In other gardens, students collaborate with organizations such as the Mardi Gras Indian Council. Students first meet with local communities to learn about their preferred diets, then plant those crops in the community gardens for the neighborhood. Cheruiyot said the average harvest from a garden is about 15 to 20 grocery-store-sized paper bags of food.

During harvests, community members can visit the garden and pick out the produce that they want to take home, giving them what Cheruiyot called food sovereignty. Providing a community food distribution service has filled a need within the community, especially one that lowers the carbon footprint and sustainably provides produce.
Rain gardens are another highlight of Cheruiyot’s initiatives. The professor brings students to volunteer at several rain gardens that channel water to bioswales — planted depressions that hold runoff — to avoid flooding during heavy rains.

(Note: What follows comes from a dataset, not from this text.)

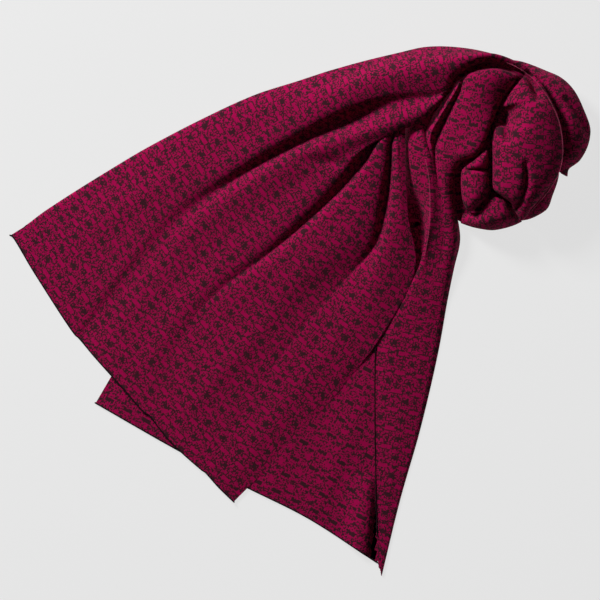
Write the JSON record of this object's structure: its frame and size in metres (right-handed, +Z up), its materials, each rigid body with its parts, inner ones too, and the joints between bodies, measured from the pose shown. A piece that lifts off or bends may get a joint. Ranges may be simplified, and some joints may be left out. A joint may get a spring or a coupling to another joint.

Despite the manual labor, students said they found the volunteering opportunities enlightening and rewarding. Cheruiyot’s “passion and dedication for conservation and sustainability extends outside of the classroom and throughout her community. She cares deeply and makes her students feel seen in a way that creates a lasting impact on the way we see the world,” senior Marina Chander, who has taken three classes with Cheruiyot, said.
For Cheruiyot, the community relationships are at the heart of her work. Many volunteers, she said, even participate without earning any credit hours.
“It’s different from volunteerism, because volunteerism, you go and you do something … but community engagement, you build friendships, you build relationships and … there’s just such a reward that it’s hard to put in something tangible,” Cheruiyot said.